なぜそんな面倒なことを…と思われるかもしれませんが、あれは私の思う「おいしい食パンの形」じゃない、のです。
食べものに対して「おいしい」と評価するのは、「口に入れておいしい」ということだけではありません。「目で見ておいしい」というのも大切な条件だと思うのです。
ふっくらと小高い山のようにふくらんだおいしそうな山形食パン。
もしくは、角食パンの角のきりっとした角度。
それらを視覚的にとらえて「ああ、おいしそう」と思うわけで、「目で見ておいしい」というのは確かに実在するのです。
そして、私にはどうしてもあの微妙な筒型が「目で見ておいしい」とは思えないのです。
同じようなことが「スパイスカレーをフライパンで作りたくない問題」にも言えます。
スパイスカレーを作る時にまず、油にスパイスを入れて香りを出し、その後にみじん切りにした玉ねぎを入れて時間をかけて炒めていくのですが、厚手のホーローの鍋よりもフライパンの方が手早く炒めることができ、玉ねぎの甘みやコクを引き出せることから、「深めのフライパンで作ると便利」というのをよく聞きます。
でも、私にとってフライパンは「炒める」「焼く」ための道具であり、その後「煮る」という行為はやっぱり、鍋でやりたい。
「カレーは鍋で作る」という(ある意味固定観念とも言える)こだわりを捨てたくないという気持ちがあるのです。フライパンでカレーかぁ…と思うと、何というかこう、テンションが上がらないのです。
「そんなの食べちゃえば一緒じゃん」と言われるかもしれませんが、私に言わせれば「全然違う!」わけです。だって、食べる前から「おいしい」は始まっているのだから。
ジャムを作る時はルクルーゼやストウブの鍋を使うこと。
たくさん作ったお菓子を大きな瓶に入れて保存すること。
料理の盛りつけに気を遣うこと。
もっと言えば、「知り合いの農家さんの野菜で料理を作ること」「地元のうつわやお気に入りの窯元のうつわに乗せて食べること」も、
私のなかでは同じ「口に入れる前の”おいしい”」カテゴリに入るわけで、これはけっこうな比率で「おいしい」の基準に影響しています。
他人から見たらどうでもいいことかもしれません。

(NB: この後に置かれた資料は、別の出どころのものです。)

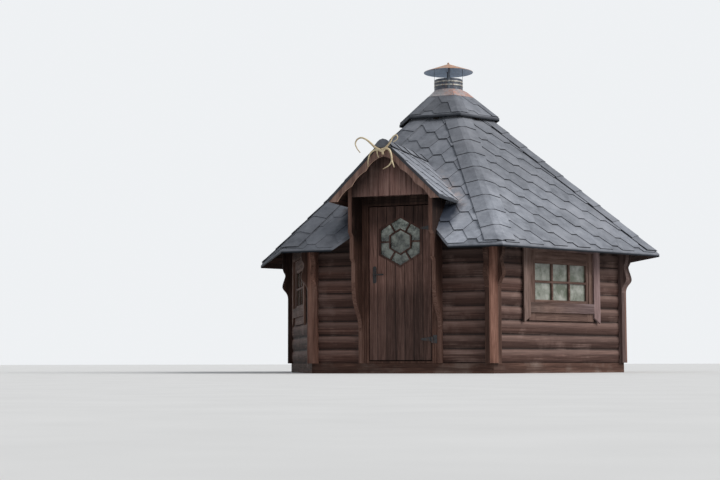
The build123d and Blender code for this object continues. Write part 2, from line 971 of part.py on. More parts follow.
def window_frame(angle):
    """Frame, sash and bars of one window, with a rebate for the glass."""
    pane_width = 2 * pane_half_width
    with BuildPart() as frame:
        with BuildSketch(facet_plane(angle, inner_apothem)):
            with Locations((0, window_middle)):
                Rectangle(2 * window_half_width, window_top - window_bottom)
            with Locations((0, pane_middle)):
                Rectangle(pane_width, pane_height, mode=Mode.SUBTRACT)
                Rectangle(pane_width, bar_width)
                with GridLocations(pane_width / 3, 1, 2, 1):
                    Rectangle(bar_width, pane_height)
        extrude(amount=window_frame_depth)
        with BuildSketch(facet_plane(angle, inner_apothem)):
            with Locations((0, pane_middle)):
                Rectangle(pane_width + 2 * rebate, pane_height + 2 * rebate)
        extrude(amount=window_frame_depth / 2, mode=Mode.SUBTRACT)
        with BuildSketch(facet_plane(angle, casing_back)):
            with Locations((0, pane_middle)):
                Rectangle(pane_width + 2 * sash_width, pane_height + 2 * sash_width)
        extrude(amount=-sash_recess, mode=Mode.SUBTRACT)
    return frame


for name in window_sides:
    save(window_frame(facets[name]), f"window_{name}")

with BuildPart() as window_glass:
    for name in window_sides:
        with BuildSketch(facet_plane(facets[name], inner_apothem + window_frame_depth / 2)):
            with Locations((0, pane_middle)):
                Rectangle(2 * (pane_half_width + rebate), pane_height + 2 * rebate)
        extrude(amount=-glass_thickness)
save(window_glass, "window_glass")

casing_inner = window_half_width - casing_lap
casing_outer = casing_inner + casing_width
casing_top = roof_under(casing_back + casing_thickness)
with BuildPart() as window_casings:
    for name in window_sides:
        with BuildSketch(facet_plane(facets[name], casing_back)):
            for side in (-1, 1):
                Polygon(
                    (side * casing_inner, window_bottom + casing_heel),
                    (side * casing_outer, window_bottom - casing_toe),
                    (side * casing_outer, casing_top),
                    (side * casing_inner, casing_top),
                    align=None,
                )
            with Locations((0, window_bottom + apron_rise + apron_height / 2)):
                Rectangle(2 * casing_inner, apron_height)
            with Locations((0, (window_top + casing_top) / 2)):
                Rectangle(2 * casing_inner, casing_top - window_top)
        extrude(amount=casing_thickness)
save(window_casings, "window_casings")
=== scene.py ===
import bpy
import math
import random
from mathutils import Matrix, Vector


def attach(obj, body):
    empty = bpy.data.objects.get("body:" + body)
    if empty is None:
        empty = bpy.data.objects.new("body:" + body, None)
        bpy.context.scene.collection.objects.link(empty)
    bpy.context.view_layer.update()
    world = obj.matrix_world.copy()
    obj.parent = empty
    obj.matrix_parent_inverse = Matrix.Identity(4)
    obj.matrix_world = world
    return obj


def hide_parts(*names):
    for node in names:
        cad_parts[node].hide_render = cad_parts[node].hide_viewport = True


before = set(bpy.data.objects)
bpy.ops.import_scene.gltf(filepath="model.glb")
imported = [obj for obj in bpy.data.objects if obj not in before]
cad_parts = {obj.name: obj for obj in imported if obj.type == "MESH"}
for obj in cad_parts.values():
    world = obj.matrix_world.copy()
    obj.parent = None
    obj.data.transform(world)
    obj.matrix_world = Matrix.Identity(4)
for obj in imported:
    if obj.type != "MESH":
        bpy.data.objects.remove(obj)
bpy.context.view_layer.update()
random.seed(11)

# Sizes in metres that the pieces below share with the construction

PITCH = math.radians(44.4)
SLOPE = math.tan(PITCH)
RUN = math.cos(PITCH)
HALF_SIDE = math.radians(30)
ROOF_THICKNESS = 0.022
ROOF_RISE = ROOF_THICKNESS / RUN
LOG_FOOT = 0.1
LOG_HEIGHT = 0.14
WALL_TOP = 1.54
WALL_APOTHEM = 1.636
EAVE = 1.983
ROOF_TOP = 0.38
EAVE_TOP = WALL_TOP - (EAVE - WALL_APOTHEM) * SLOPE + ROOF_RISE
CAP_EAVE = 0.503
CAP_TOP = 0.257
CAP_GAP = 0.06
CAP_EAVE_TOP = EAVE_TOP + (EAVE - CAP_EAVE) * SLOPE + CAP_GAP + ROOF_RISE
CHEEK = 0.438
CHEEK_INNER = 0.398
CHEEK_TOP = 1.839
PORCH_FRONT = 2.14
PORCH_HALF = 0.566
PORCH_RIDGE = CHEEK_TOP + CHEEK_INNER * SLOPE
PORCH_TOP = PORCH_RIDGE + ROOF_RISE
VALLEY = EAVE - (PORCH_TOP - EAVE_TOP) / SLOPE
TRIM_DEPTH = 0.165
TRIM_WIDTH = 0.172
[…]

実際、自分でも面倒に感じることがありますから…。でも、そこを省いて「味覚のおいしさ」だけを体感しても、どこか不完全燃焼になるのです。
例えば時間がない中で適当に料理をして、適当に盛り付けてぱぱっと食べてしまったとき。あ~、ちゃんと盛り付ければよかった、時間がないからってやっつけで料理しちゃった、そんな陰鬱な気持ちになります。
そんな思いをするくらいなら、お惣菜を買ってきてお皿に盛り付ければよかった。
せっかくの食べる前の「おいしい工程」をみすみす省いてしまった、と、後悔してしまう。
つまり口に入れておいしいかどうかは、その前の過程で「目で見ておいしい」「楽しく作れて嬉しい」といった気持ちがベースにあって、初めて成立するのだ、というのが私の信条。
「おいしい」に貪欲であるからこそ、細かなところにこだわってしまうのです。
例えば調理器具を選ぶときにも、「味覚的においしく作れるか」という問題だけではなく、「これを使っている時に私はどんな気持ちになるか」までを考えます。
「楽でいいわ~」が最優先になることはありません。「楽しい!」という気持ちになれることが何より大切なのです。
そんなに大層な食生活を送っているわけではありませんし、些細なこだわりではあるのですが、「絶対においしいものが食べたい」という貪欲さは持っていて損はない、と自認しています。
実は食が細くて一度にたくさん食べることができません。「食べたいんだけど、もう入らない…」となくなく食後のデザートを頼めなくて後悔したこと、数限りなくあります。
もうずいぶん前、スタッフたちと奈良に行ったとき、「くるみの木」でランチをいただき、お腹いっぱいになってしまってケーキが食べられなかったこと、いまだに根に持っています(いや、誰が悪いわけでもないのですが)。
そんなわけで、一食にかける思いが人より強いのかも。
「せっかく食べるんだからおいしくあってくれ!」という思いがこだわりへとつながっているのかもしれません。
朝ごはん、昼ごはん、晩ごはん、どれも妥協はしない!食べることは幸せを感じることでもあるので、これからも多角的なこだわりを捨てず、食に貪欲でありたいと思っています。